Abstract
Thermodynamic (TD) and transport properties of plasmas are a prerequisite for any plasma modeling work. They are also an indispensable tool for the fundamental understanding of the basic phenomena involved and the optimization of the process operating conditions. Compared to calculations for ordinary gases, plasmas impose additional difficulties due to the large numbers of chemical species at elevated temperatures (including charged particles) and the chemical reactions taking place in plasmas.
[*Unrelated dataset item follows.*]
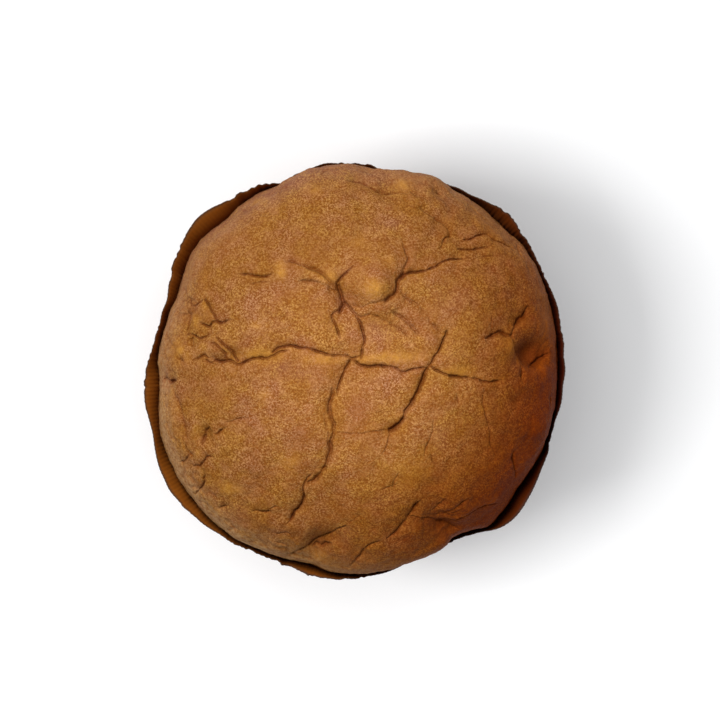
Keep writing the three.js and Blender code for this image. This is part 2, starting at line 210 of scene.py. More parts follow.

As shown in Part I, Chapter 6, Thermodynamic Properties of Plasmas, and Chapter 7, Transport Properties of Gases Under Plasma Conditions, the calculation of plasma properties can be a formidable task, especially as far as transport and radiation properties are conceded. Collision cross sections required for those calculations suffer from relatively large uncertainties associated with the assumptions which have to be introduced for the interaction potentials. Experimental data, on the other hand, are only available for a limited number of collision processes. Data presented in Chapter 31, Thermodynamic and Transport properties of Gases over the Temperature Range 300 – 30,000 K. and Chapter 32 Radiation Properties of Gases over the Temperature Range 300 – 30,000 K are based on experimental and computed results from the most reliable sources available in the open literature.
Emil Pfender: deceased.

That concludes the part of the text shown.